There are two Year 9 boys from one of my teaching placements whom I will never forget. The first boy’s name is Simon Acksworth but he is more commonly known as ‘Acksy’.  Acksy’s best friend’s surname is Joe Dudley. Perhaps by virtue of the abbreviated company he keeps, this has earned him the name ‘Dudsy’. You rarely get one without the other and they are a markedly odd looking pair. Whereas Acksy is probably 5ft at a push, Dudsy is something of a giant. At thirteen, he is a fully fledged man-boy: His voice has broken, he is shaving and he is a fairly well-built 6ft 3. The latter could probably buy a pint providing the establishment was suitably insalubrious; the former would still be on Balloo’s and Bagheera’s hit-list for the annual Beavers recruitment drive.

Yet, as the saying goes, appearances can be deceptive. Dudsy may look like a thug but he is actually a very placid and compliant young man. On the other hand, the fact that the name ‘Acksy’ sounds like a sharp cutting instrument that doubles as a brutal murder weapon is perhaps not coincidence. Indeed, there is a good chance that God intended this as a forewarning to the teachers of the United Kingdom to do their utmost to avoid crossing his destructive path.

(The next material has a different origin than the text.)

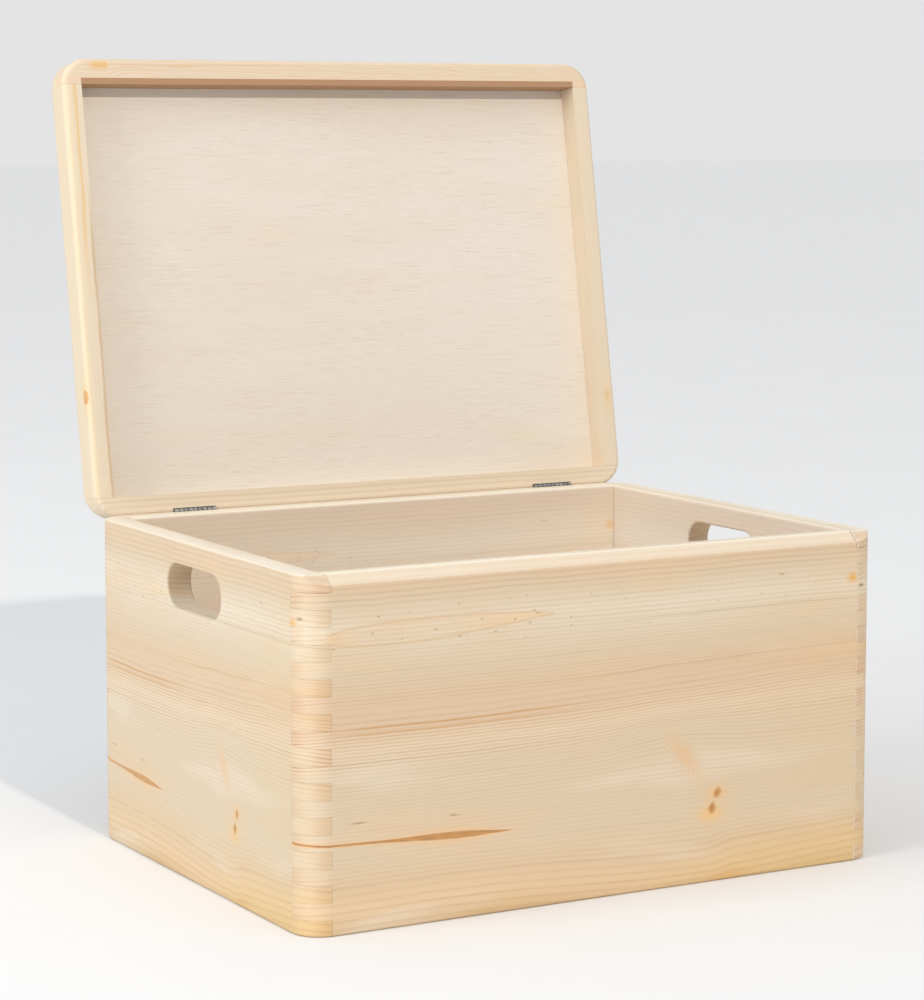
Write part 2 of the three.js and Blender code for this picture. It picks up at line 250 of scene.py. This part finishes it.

Acksy’s story is long and complicated. The short version is that he has spent the best part of three years wreaking havoc throughout the school and has done more than enough to warrant permanent exclusion (that’s expulsion to anyone born pre-mid-90s). But, for a series of complicated reasons, he is still here. He is, to say the least, problematic and is showing no signs of improvement. As such, aside from a one-to-one LSA (Learning Support Assistant) on hand for him at all times, he is now receiving more frequent visits from Educational Psychologists and other such specialists who offer suggestions on how best to support him. These are then fed back to us in Monday morning staff meetings.

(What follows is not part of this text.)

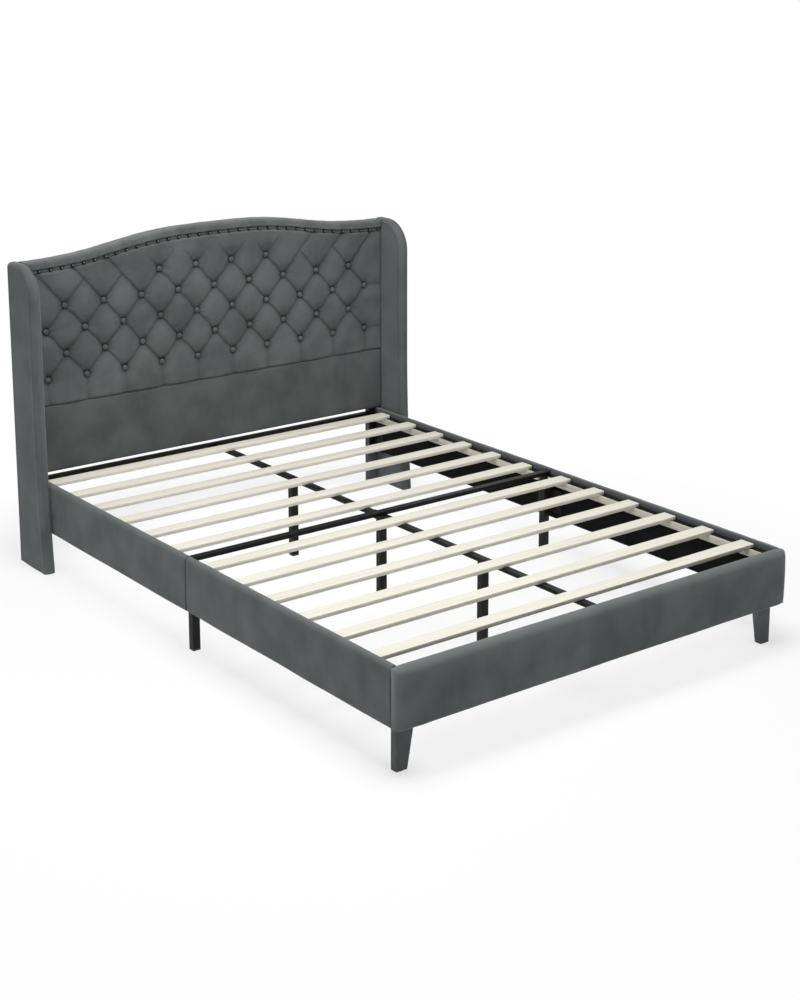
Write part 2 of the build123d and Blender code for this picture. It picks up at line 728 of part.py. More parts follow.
with BuildPart() as centre_rail_brackets:
    for face_y, way in ((rail_foot_y, 1), (rail_head_y, -1)):
        slab((-ear_reach, ear_reach), (face_y - way * plate_thickness, face_y),
             (centre_rail_low - plate_thickness, support_height))
        slab((-centre_rail_width / 2, centre_rail_width / 2), (face_y, face_y + way * seat_length),
             (centre_rail_low - plate_thickness, centre_rail_low))
    bolt_bores(foot_ear_bolts + head_ear_bolts)
keep(centre_rail_brackets, "centre_rail_brackets")

steel_legs = {
    "centre_leg_foot": (0, foot_leg_y, centre_rail_low),
    "centre_leg_mid": (0, crossbar_y, centre_rail_low - sleeve_wall),
    "centre_leg_head": (0, head_leg_y, centre_rail_low),
    "side_leg_left": (-side_leg_x, crossbar_y, support_height),
    "side_leg_right": (side_leg_x, crossbar_y, support_height),
}
leg_half = steel_leg_size / 2
bore_half = leg_half - tube_wall
for name, (x, y, top) in steel_legs.items():
    with BuildPart() as steel_leg:
        slab((x - leg_half, x + leg_half), (y - leg_half, y + leg_half), (cap_height, top))
        slab((x - bore_half, x + bore_half), (y - bore_half, y + bore_half), (cap_height - overrun, top - tube_wall),
             mode=Mode.SUBTRACT)
    keep(steel_leg, name)

plug_half = bore_half - plug_clearance
with BuildPart() as leg_caps:
    for x, y, top in steel_legs.values():
        slab((x - leg_half, x + leg_half), (y - leg_half, y + leg_half), (0, cap_height))
        slab((x - plug_half, x + plug_half), (y - plug_half, y + plug_half), (cap_height, cap_height + cap_plug_height))
keep(leg_caps, "leg_caps")

# Glides under the wings, the posts and the foot legs
wing_mid_x = (wing_inner_x + wing_outer_x) / 2
post_mid_x = half_span - post_width / 2
glide_spots = []
for side in SIDES.values():
    glide_spots.append((side * wing_mid_x, wing_front_y + wing_thickness / 2))
    glide_spots.append((side * wing_mid_x, back_y - wing_thickness))
    glide_spots.append((side * post_mid_x, frame_mid_y))
    glide_spots.append((side * (leg_outer_x - leg_floor_width / 2), leg_mid_y))
with BuildPart() as floor_glides:
    with Locations(*[(x, y, glide_height / 2) for x, y in glide_spots]):
        Cylinder(glide_radius, glide_height)
keep(floor_glides, "floor_glides")

# Wooden slats, numbered from the foot to the head
slat_groups = (
    (foot_back_y + foot_slat_end_gap, crossbar_y - foot_slat_offset),
    (crossbar_y + head_slat_offset, post_front_y - head_bar_size - head_slat_end_gap),
)
slat_shares = [k / (slats_per_half - 1) for k in range(slats_per_half)]
slat_centres = [first + share * (last - first) for first, last in slat_groups for share in slat_shares]
for number, y in enumerate(slat_centres, start=1):
    with BuildPart() as slat:
        slab((-slat_half_length, slat_half_length), (y - slat_width / 2, y + slat_width / 2), (support_height, slat_top))
        fillet(slat.edges().filter_by(Axis.Z), radius=slat_corner_radius)
    keep(slat, f"slat_{number:02d}")

# All the bolts
all_bolts = foot_ear_bolts + head_ear_bolts
for group in (corner_rail_bolts, corner_foot_bolts, corner_leg_bolts, head_rail_bolts, head_post_bolts, joint_bolts,
              bar_post_bolts, wing_bolts):
    all_bolts = all_bolts + group["left"] + group["right"]
with BuildPart() as frame_bolts:
    for place, way, length in all_bolts:
        with Locations(bolt_plane(place, way) * Location((0, 0, bolt_head_height / 2))):
            Cylinder(bolt_head_radius, bolt_head_height)
        with Locations(bolt_plane(place, way) * Location((0, 0, -length / 2))):
            Cylinder(bolt_radius, length)
keep(frame_bolts, "frame_bolts")
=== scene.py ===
"""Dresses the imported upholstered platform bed: velvet pads, nails, slats, steel and a plain studio.

Lengths are metres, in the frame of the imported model: X across the bed, Y from the foot to the head, Z up.
"""

from __future__ import annotations

import logging
import math
from collections.abc import Callable, Iterator, Sequence
from contextlib import contextmanager
from dataclasses import dataclass, field
from enum import Enum
from functools import cache

import bmesh
import bpy
import numpy as np
from mathutils import Matrix, Vector

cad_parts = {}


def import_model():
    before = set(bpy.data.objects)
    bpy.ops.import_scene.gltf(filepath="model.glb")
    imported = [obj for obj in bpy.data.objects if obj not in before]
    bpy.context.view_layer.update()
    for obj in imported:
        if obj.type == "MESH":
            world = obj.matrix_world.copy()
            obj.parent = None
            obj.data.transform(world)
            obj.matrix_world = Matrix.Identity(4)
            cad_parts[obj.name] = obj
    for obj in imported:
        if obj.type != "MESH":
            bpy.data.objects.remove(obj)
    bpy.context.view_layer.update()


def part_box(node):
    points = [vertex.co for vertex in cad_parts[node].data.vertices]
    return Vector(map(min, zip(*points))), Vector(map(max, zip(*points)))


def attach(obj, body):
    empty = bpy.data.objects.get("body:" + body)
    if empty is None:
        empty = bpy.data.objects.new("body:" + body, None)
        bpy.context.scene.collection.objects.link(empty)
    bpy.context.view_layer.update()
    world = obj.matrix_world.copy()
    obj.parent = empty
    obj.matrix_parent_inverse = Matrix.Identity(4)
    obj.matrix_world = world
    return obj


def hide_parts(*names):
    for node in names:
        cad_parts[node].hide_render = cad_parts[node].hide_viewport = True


LOG = logging.getLogger("bed")
MM = 0.001
# Points closer than this are one point.
MERGED = 0.02 * MM
BODY = "root"
# The start of the random numbers, and how many waves add up to an uneven surface.
SEED = 11
WAVES = 14
# How far the boards' edges are taken off under their covers.
BOARD_EDGE = 5 * MM

Colour = tuple[float, float, float]


class Side(Enum):
    """The two long sides of the bed."""

    LEFT = -1
    RIGHT = 1

    @property
    def word(self) -> str:
        """The side's name as the model's nodes have it."""
        return self.name.lower()


class Half(Enum):
    """The two lengths of a side rail."""

    FOOT = "foot"
    HEAD = "head"


class Element(Enum):
    """What an edit-mode selection picks."""

    VERT = "VERT"
    EDGE = "EDGE"
    FACE = "FACE"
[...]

As we have already tried and abjectly failed with a number of strategies, a key piece of the line that we are now all requested to toe is that we do not ‘tell Simon (Acksy) off directly’. Rather, we should ‘target those around him who may become involved in his negative behaviour and aim to have him follow their good example’. This is intended to reduce the number of confrontations that Acksy has with staff and to peer-pressure him into modifying his behaviour. We all know it will not make a blind bit of difference. Moreover, its consequences are truly bizarre.

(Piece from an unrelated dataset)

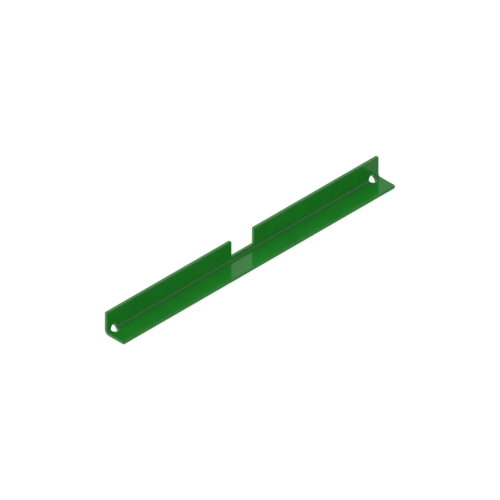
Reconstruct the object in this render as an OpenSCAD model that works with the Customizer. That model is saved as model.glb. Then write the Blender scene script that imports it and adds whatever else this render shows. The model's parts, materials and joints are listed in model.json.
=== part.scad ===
// Straight slide rail: one strip of sheet steel folded to an equal-leg angle.
// The rail lies along X. The upright flange stands at the +Y side, with its outer
// face at +Y, and the flat flange runs from the fold towards -Y.
// The origin is under the middle of the rail's box, on the plane it rests on.

/* [Rail] */
// Length of the rail
rail_l = 360; // [200:5:900]
// Outer width of the flat flange
flat_w = 25; // [20:1:60]
// Outer height of the upright flange
upright_h = 25; // [20:1:60]
// Thickness of the sheet
sheet_t = 3; // [1.5:0.5:4]
// Inner radius of the fold
fold_r = 2.5; // [1:0.5:4]

/* [Notch in the upright flange] */
// Length of the notch along the rail
notch_l = 30; // [10:1:80]
// Height of the notch's floor above the underside
notch_floor_z = 7; // [5:0.5:12]

/* [Screw holes through the fold] */
// Diameter of each hole
hole_d = 8; // [5:0.5:9]
// Distance from the rail's end to the hole's centre
hole_inset = 9; // [8:1:40]

/* [Hidden] */
$fn = 96;
// How far each cutting shape reaches past the sheet
cut_over = 1;
// Tilt of each hole's axis from the vertical, halfway between the flanges
hole_tilt = 45;
outer_r = fold_r + sheet_t;
fold_y = flat_w / 2;
hole_reach = 2 * outer_r + hole_d;
hole_x = rail_l / 2 - hole_inset;

// Quarter of a ring that joins the two flanges, centred on its own arc
module fold_section() {
    intersection() {
        difference() {
            circle(r = outer_r);
            circle(r = fold_r);
        }
        translate([0, -outer_r])
            square(outer_r);
    }
}

// The sheet's section, drawn with X as the rail's Y and Y as the rail's Z
module rail_section() {
    translate([fold_y - outer_r, outer_r])
        fold_section();
    translate([fold_y - flat_w, 0])
        square([flat_w - outer_r, sheet_t]);
    translate([fold_y - sheet_t, outer_r])
        square([sheet_t, upright_h - outer_r]);
}

// The section carried along the whole length
module folded_strip() {
    translate([-rail_l / 2, 0, 0])
        rotate([90, 0, 90])
            linear_extrude(height = rail_l)
                rail_section();
}

// The block that cuts the notch, open at the upright flange's top edge
module notch_cut() {
    translate([-notch_l / 2, fold_y - sheet_t - cut_over, notch_floor_z])
        cube([notch_l, sheet_t + 2 * cut_over, upright_h - notch_floor_z + cut_over]);
}

// One hole, drilled square to the outside of the fold
module fold_hole(x) {
    translate([x, fold_y, 0])
        rotate([hole_tilt, 0, 0])
            cylinder(d = hole_d, h = 2 * hole_reach, center = true);
}

module slide_rail() {
    color([0.1, 0.45, 0.13])
        difference() {
            folded_strip();
            notch_cut();
            for (side = [-1, 1])
                fold_hole(side * hole_x);
        }
}

slide_rail();
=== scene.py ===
import json
import math

import bpy
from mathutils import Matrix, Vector
from mathutils.geometry import delaunay_2d_cdt


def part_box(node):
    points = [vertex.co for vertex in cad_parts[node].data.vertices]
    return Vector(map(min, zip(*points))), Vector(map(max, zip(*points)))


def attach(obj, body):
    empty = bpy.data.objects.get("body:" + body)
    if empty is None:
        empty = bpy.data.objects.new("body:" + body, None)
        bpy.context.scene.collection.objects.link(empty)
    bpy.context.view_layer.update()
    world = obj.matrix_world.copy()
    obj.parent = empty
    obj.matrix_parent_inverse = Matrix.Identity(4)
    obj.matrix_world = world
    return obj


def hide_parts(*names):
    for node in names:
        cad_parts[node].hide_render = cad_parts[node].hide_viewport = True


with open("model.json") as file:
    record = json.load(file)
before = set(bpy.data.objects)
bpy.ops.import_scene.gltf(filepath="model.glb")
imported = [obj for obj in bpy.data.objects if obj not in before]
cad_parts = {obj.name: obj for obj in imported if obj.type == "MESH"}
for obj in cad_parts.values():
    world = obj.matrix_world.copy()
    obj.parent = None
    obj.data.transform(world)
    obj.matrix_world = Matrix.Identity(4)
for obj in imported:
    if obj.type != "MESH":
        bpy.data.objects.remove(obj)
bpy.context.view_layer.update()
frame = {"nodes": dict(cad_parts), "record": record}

# ---------------------------------------------------------------- names and sizes

NODE = "slide_rail"
BODY = "root"
MM = 0.001
TINY = 0.01 * MM
QUARTER_TURN = math.radians(90)
HALF_FOLD = QUARTER_TURN / 2

# The way a point of the sheet looks, as a turn from the outside of the fold to the inside
OUTWARD = 0.0
INWARD = math.pi

# Rounding of the cut sheet, which the CAD model leaves sharp
EDGE_R = 0.1 * MM
EDGE_STEPS = 4
CORNER_R = 0.7 * MM
CORNER_STEPS = 6

# Half-width of the painted shade along the inside of the fold, a darker line that stands in for the
# shade in the crease
FOLD_SHADE_REACH = 2.8 * MM

# Spacing of the mesh
FOLD_STEPS = 18
HOLE_STEPS = 120
FLAT_STEP = 1.5 * MM
LONG_STEP = 5.0 * MM
FINE_STEP = 1.0 * MM
FINE_REACH = 9.0 * MM
RING_GAPS = [0.25 * MM, 0.6 * MM, 1.1 * MM]
CLEAR_OF_CORNER = 0.25 * MM
CLEAR_OF_EDGE = 0.5 * MM
CLEAR_OF_HOLE = 1.6 * MM

# Decimals of a metre that the cross lines are rounded to, so that equal ones merge
LINE_DECIMALS = 7

# For the triangulation: keep the triangles inside the outline, and merge points nearer than this in mm
INSIDE_ONLY = 1
MERGE_LIMIT = 1e-6

# The paint on the broad faces: darkest and palest colour, roughness, refraction, and its fine bumps
DARK_GREEN = (0.0105, 0.208, 0.0160, 1)
PALE_GREEN = (0.0125, 0.238, 0.0195, 1)
LEAST_ROUGHNESS = 0.11
MOST_ROUGHNESS = 0.15
PAINT_IOR = 1.4
PEEL_DEPTH = 0.01 * MM
PEEL_STRENGTH = 0.25

# Noise textures in the paint: its patches of tint, its patches of roughness, and its fine bumps
TINT_NOISE = {"Scale": 45.0, "Detail": 3.0, "Roughness": 0.55}
ROUGHNESS_NOISE = {"Scale": 120.0, "Detail": 4.0, "Roughness": 0.6}
PEEL_NOISE = {"Scale": 520.0, "Detail": 2.0, "Roughness": 0.4}

# The cut edges, made paler by painted light and given more roughness, and the painted shade along the
# inside of the fold, against the paint on the broad faces
EDGE_PAINTED_LIGHT = (1.15, 1.15, 1.15, 1)
EDGE_ROUGHNESS = 0.2
FOLD_PAINTED_SHADE = (0.53, 0.53, 0.53, 1)

# The middle part of a noise texture's range, where nearly all of its values are
NOISE_LOW = 0.3
NOISE_HIGH = 0.7

# Brightness of the studio's dome on matt surfaces: its upper half, front and back, and its lower half
SOFT_FRONT = 0.95
SOFT_BACK = 0.7
SOFT_BELOW = 0.15

# Brightness of the studio's dome in reflections, from low down to overhead, in front and behind
MIRRORED_LOW_FRONT = 0.62
MIRRORED_FRONT = 1.3
MIRRORED_HIGH_FRONT = 0.72
MIRRORED_LOW_BACK = 0.9
MIRRORED_BACK = 0.96

# Where the front's brightness changes in reflections, as the height of a direction of length 1,
# and half the width of every change
FRONT_TOP = 0.38
FRONT_BOTTOM = -0.12
DOME_BLUR = 0.15

# What the camera sees of the dome
SEEN_WHITE = 1.0
WHITE = (1, 1, 1, 1)

# The key light, the floor and the camera
KEY_STRENGTH = 1.26
KEY_HEIGHT = math.radians(8)
KEY_WIDTH = math.radians(25)
FLOOR_GAP = 0.1 * MM
FLOOR_HALF_WIDTH = 6.0
FLOOR_GREY = (0.3, 0.3, 0.3, 1)
FLOOR_GLOW = 0.8
CAMERA_DISTANCE = 2.0
VIEW_WIDTH_PER_LENGTH = 1.302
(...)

On Tuesday, Acksy walks into my class and pronounces: ‘This school is rubbish so I’m going to be really annoying this lesson’. Employing one of his favoured techniques to achieve this lofty aim, he proceeds to jump on Dudsy and hang around his neck whilst stabbing him in the head with a pen. At the same time he is screaming ‘YOU’RE GAY!!!’ in each of Dudsy’s ears alternately from left to right. Dudsy, ever dutiful, is still trying to write 5 synonyms for ‘sad’. Remembering our new approach, I take action:

‘No Dudsy! That is not what I expect from you! Put Acksy down and get on with your work!’

It would be funny were it not true. I ponder whether this is isolated ridiculousness or whether it is indicative of a creeping, systematic lunacy within the education system as a whole. I have long been a friend to the educationally-disaffected but I am utterly bewildered by the saga of Acksy. In fact, you could say that I am bordering on the disillusioned. These are dark times. I resolve to start buying the Daily Mail immediately.